Monitor DOE hydrogen hub announcements and EIA generator data (electrolyzers starting to appear in EIA-860).
Data center locations and power demand
Fastest-growing load segment in many regions
No open comprehensive database of data centers with power consumption. Some reporting via EIA-861M.
Monitor industry reports (Synergy Research, etc.); some data centers appear in interconnection queues.
Key Observations
Federal data is excellent — EIA, EPA, FERC, and DOE provide world-class open energy data for the US. The main challenge is cleaning and integrating it (which PUDL addresses).
The biggest gap is distribution-level data — Almost everything below the transmission level is proprietary to individual utilities. This is the #1 structural gap in open grid data.
Real-time data is getting better — EIA-930 (hourly grid monitor), individual ISO data portals, and emissions APIs (WattTime, Electricity Maps) provide increasingly good real-time coverage. But it requires API access and stitching together multiple sources.
International data lags US data — Europe (via ENTSO-E) is the main exception. Most other regions have limited open grid data.
HIFLD securing substation data is a setback — The 2023 decision to restrict substation location data means OpenStreetMap is now the best open source for this critical infrastructure layer.
Machine-readable tariffs remain the holy grail — Despite multiple attempts (URDB, OpenEI), nobody has cracked comprehensive, current, machine-readable tariff data for all US utilities. This is a massive opportunity.

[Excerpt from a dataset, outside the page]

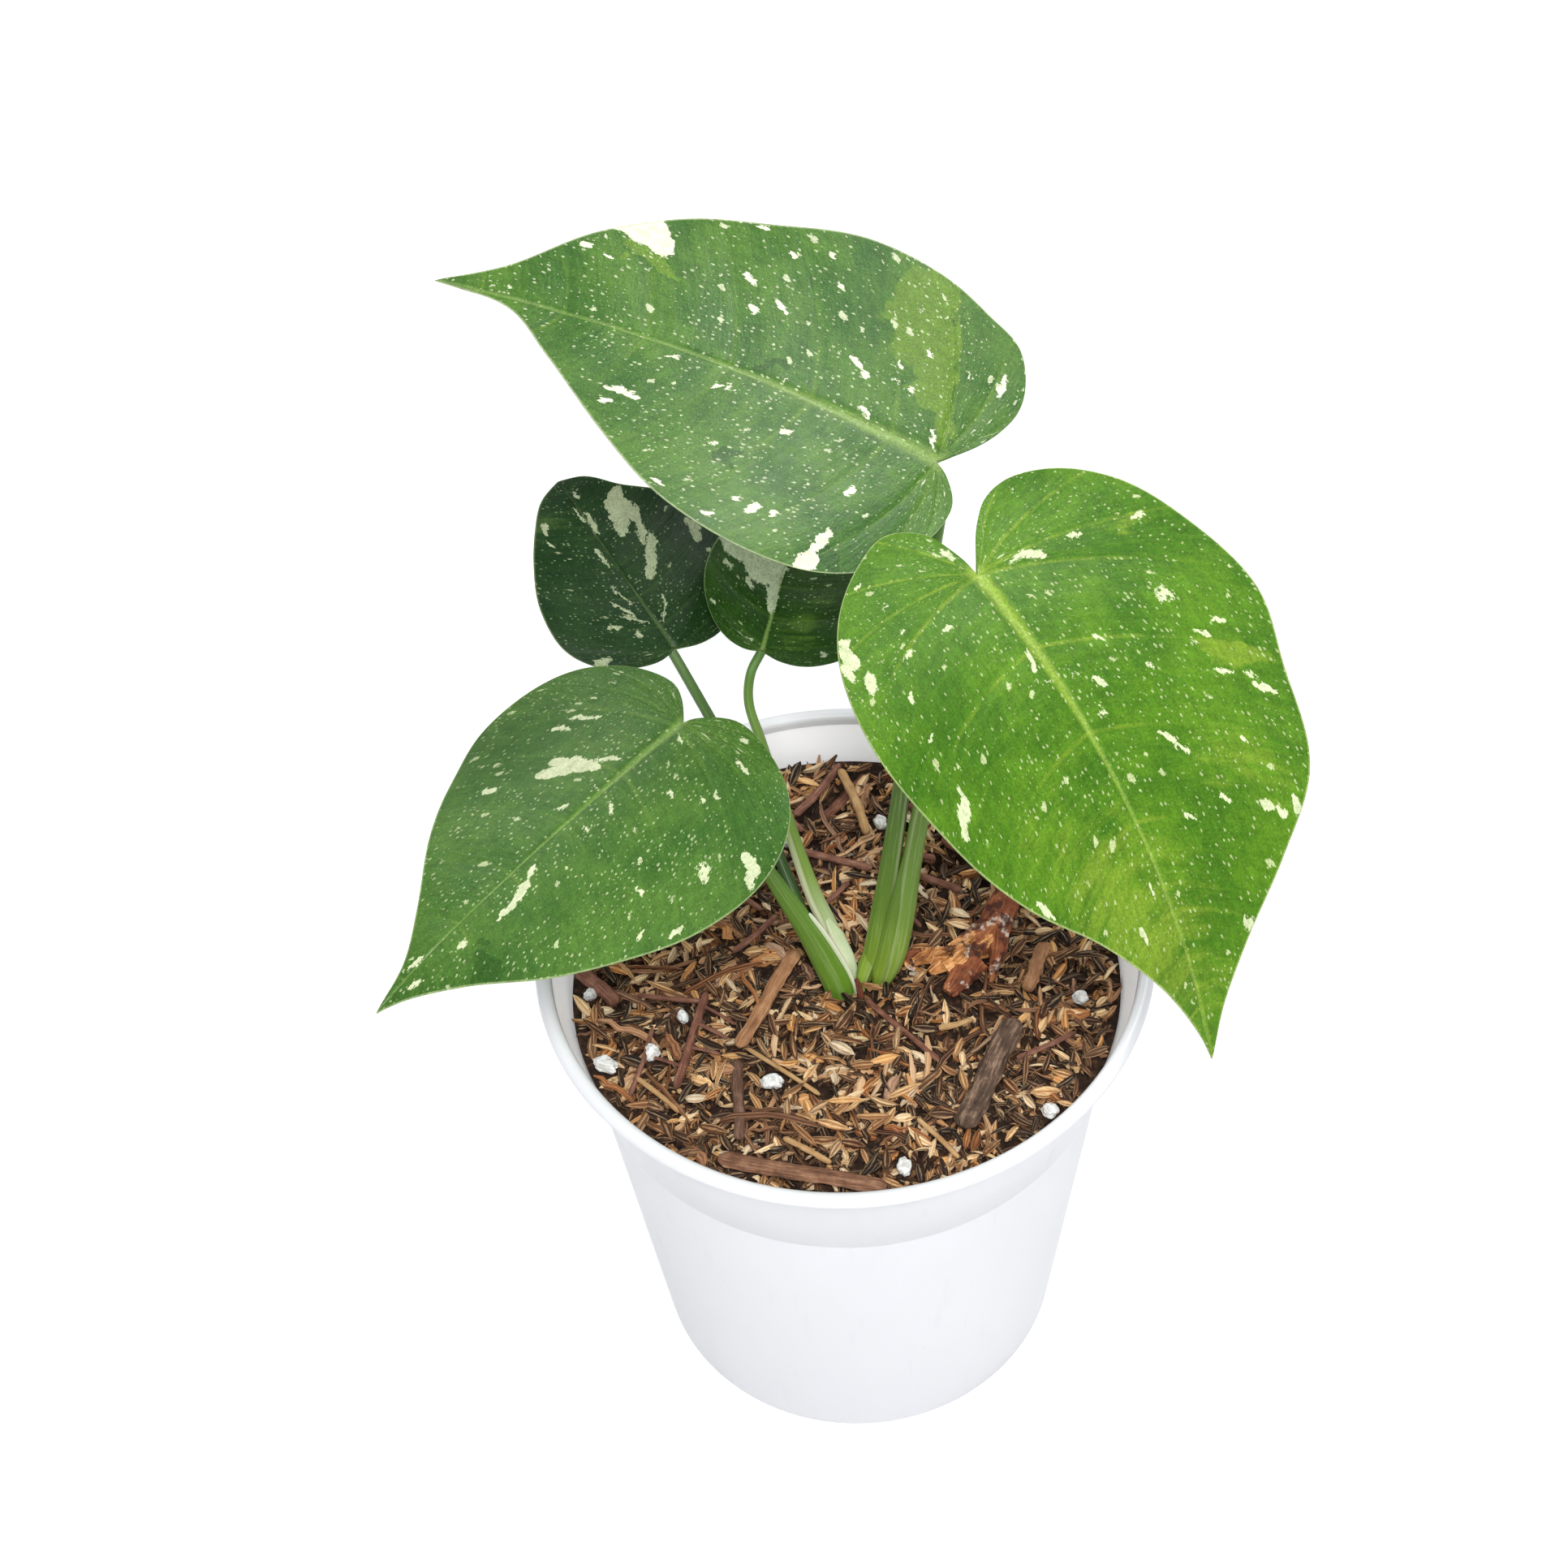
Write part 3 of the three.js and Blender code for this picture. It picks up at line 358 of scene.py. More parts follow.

Open-source tools that are useful for working with grid data. These are independent projects — not data sources, but they can help you access and work with the primary sources listed above.
Python library providing standardized access to ISO data portals (CAISO, ERCOT, ISO-NE, MISO, NYISO, PJM, SPP). Returns pandas DataFrames. Note: the team behind it also offers a commercial hosted API at gridstatus.io.
Catalyst Cooperative's Public Utility Data Liberation project. Cleans and integrates FERC, EIA, and EPA data into analysis-ready SQLite/Parquet datasets.